# Short problem:
What follows is a listing; give it again exactly, in its entirety.

# Data provided:

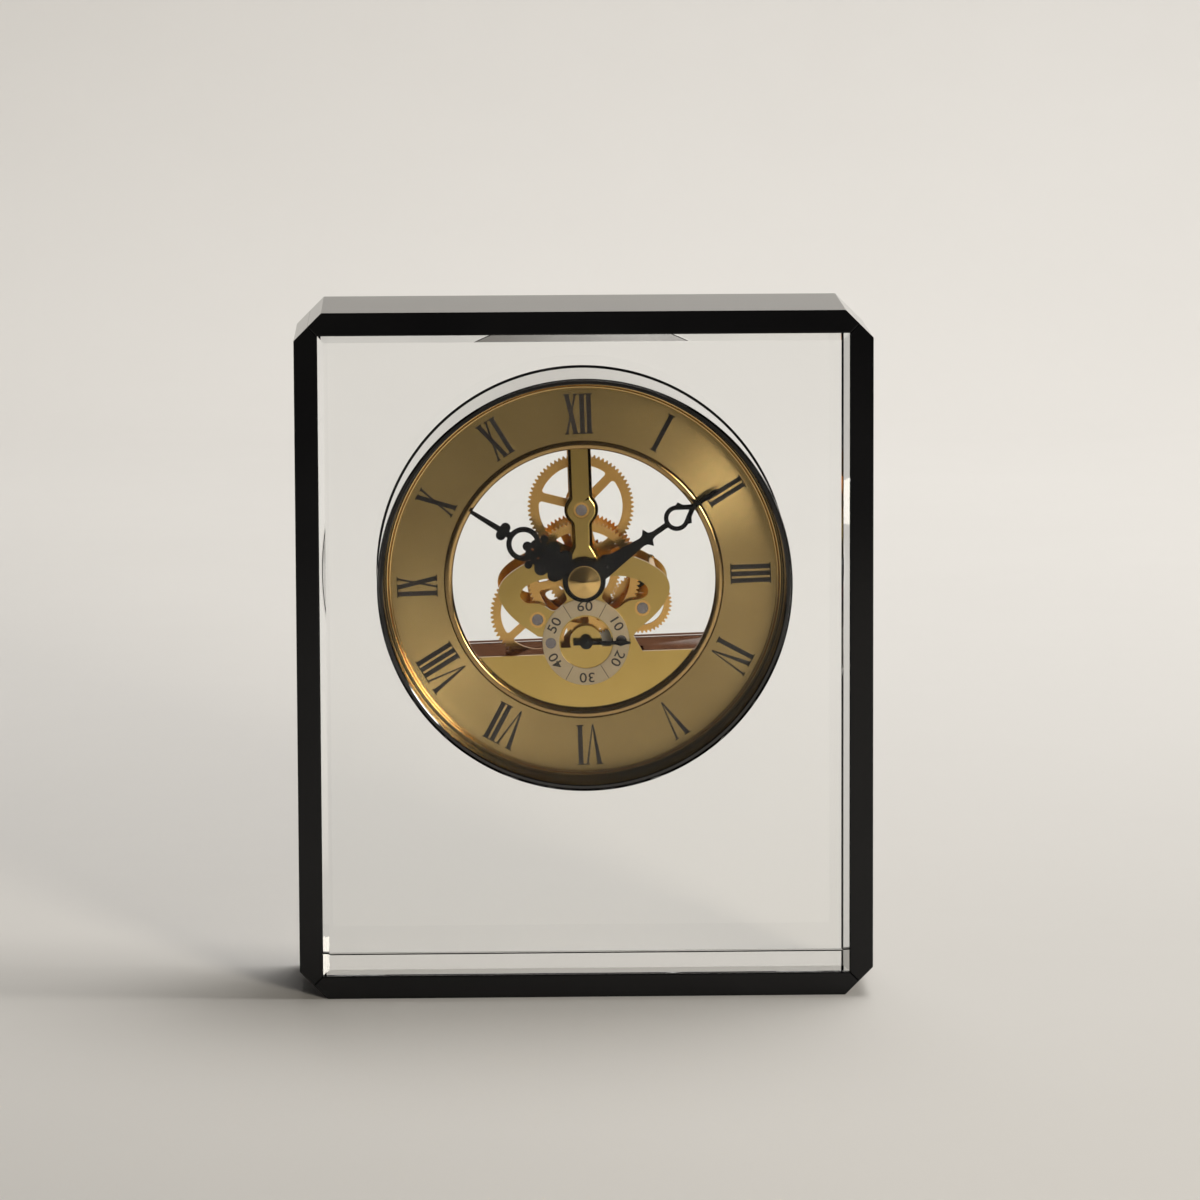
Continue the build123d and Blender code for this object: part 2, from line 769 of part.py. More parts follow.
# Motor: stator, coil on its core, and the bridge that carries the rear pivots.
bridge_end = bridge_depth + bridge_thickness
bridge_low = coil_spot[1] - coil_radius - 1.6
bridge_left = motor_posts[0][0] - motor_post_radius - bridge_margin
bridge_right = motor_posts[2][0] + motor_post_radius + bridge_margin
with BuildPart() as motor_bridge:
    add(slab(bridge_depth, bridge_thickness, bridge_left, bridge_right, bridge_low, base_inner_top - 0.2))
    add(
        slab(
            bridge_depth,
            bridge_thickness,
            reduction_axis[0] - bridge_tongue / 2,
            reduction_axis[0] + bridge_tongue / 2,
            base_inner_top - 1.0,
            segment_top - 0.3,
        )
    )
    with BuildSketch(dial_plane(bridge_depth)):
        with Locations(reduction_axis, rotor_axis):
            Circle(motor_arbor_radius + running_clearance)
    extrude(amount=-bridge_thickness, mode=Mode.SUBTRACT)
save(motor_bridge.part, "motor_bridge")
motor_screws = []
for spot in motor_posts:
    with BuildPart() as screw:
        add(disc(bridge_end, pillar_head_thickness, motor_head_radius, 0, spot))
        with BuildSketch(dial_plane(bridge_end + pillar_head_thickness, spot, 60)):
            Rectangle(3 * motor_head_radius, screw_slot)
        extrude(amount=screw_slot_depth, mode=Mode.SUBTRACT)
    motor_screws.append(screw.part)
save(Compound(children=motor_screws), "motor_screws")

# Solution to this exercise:
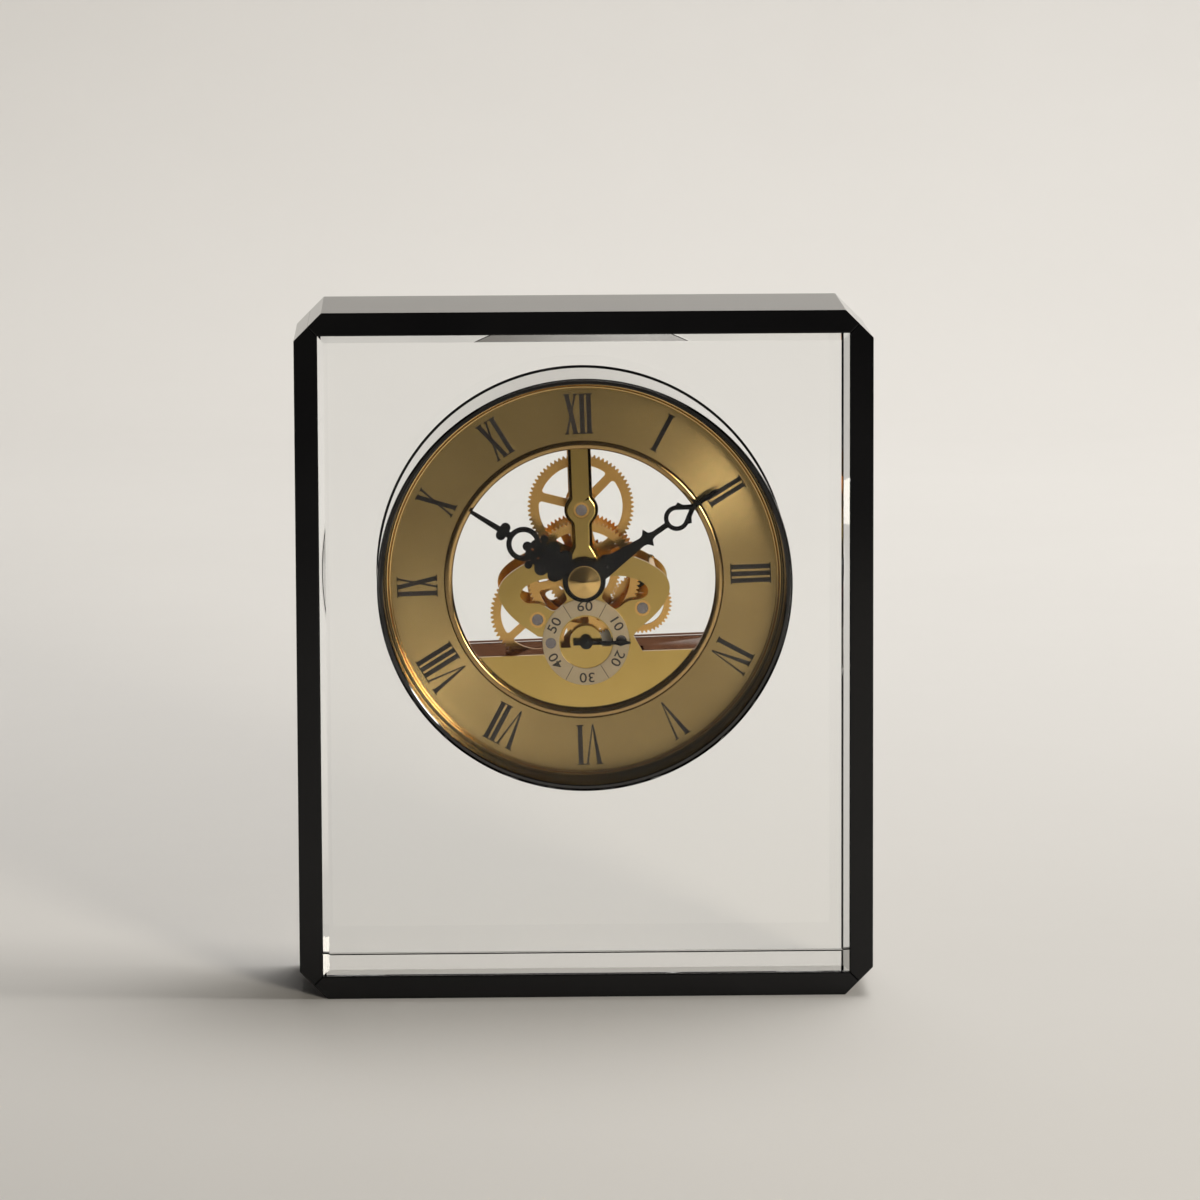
Continue the build123d and Blender code for this object: part 2, from line 769 of part.py. More parts follow.
# Motor: stator, coil on its core, and the bridge that carries the rear pivots.
bridge_end = bridge_depth + bridge_thickness
bridge_low = coil_spot[1] - coil_radius - 1.6
bridge_left = motor_posts[0][0] - motor_post_radius - bridge_margin
bridge_right = motor_posts[2][0] + motor_post_radius + bridge_margin
with BuildPart() as motor_bridge:
    add(slab(bridge_depth, bridge_thickness, bridge_left, bridge_right, bridge_low, base_inner_top - 0.2))
    add(
        slab(
            bridge_depth,
            bridge_thickness,
            reduction_axis[0] - bridge_tongue / 2,
            reduction_axis[0] + bridge_tongue / 2,
            base_inner_top - 1.0,
            segment_top - 0.3,
        )
    )
    with BuildSketch(dial_plane(bridge_depth)):
        with Locations(reduction_axis, rotor_axis):
            Circle(motor_arbor_radius + running_clearance)
    extrude(amount=-bridge_thickness, mode=Mode.SUBTRACT)
save(motor_bridge.part, "motor_bridge")
motor_screws = []
for spot in motor_posts:
    with BuildPart() as screw:
        add(disc(bridge_end, pillar_head_thickness, motor_head_radius, 0, spot))
        with BuildSketch(dial_plane(bridge_end + pillar_head_thickness, spot, 60)):
            Rectangle(3 * motor_head_radius, screw_slot)
        extrude(amount=screw_slot_depth, mode=Mode.SUBTRACT)
    motor_screws.append(screw.part)
save(Compound(children=motor_screws), "motor_screws")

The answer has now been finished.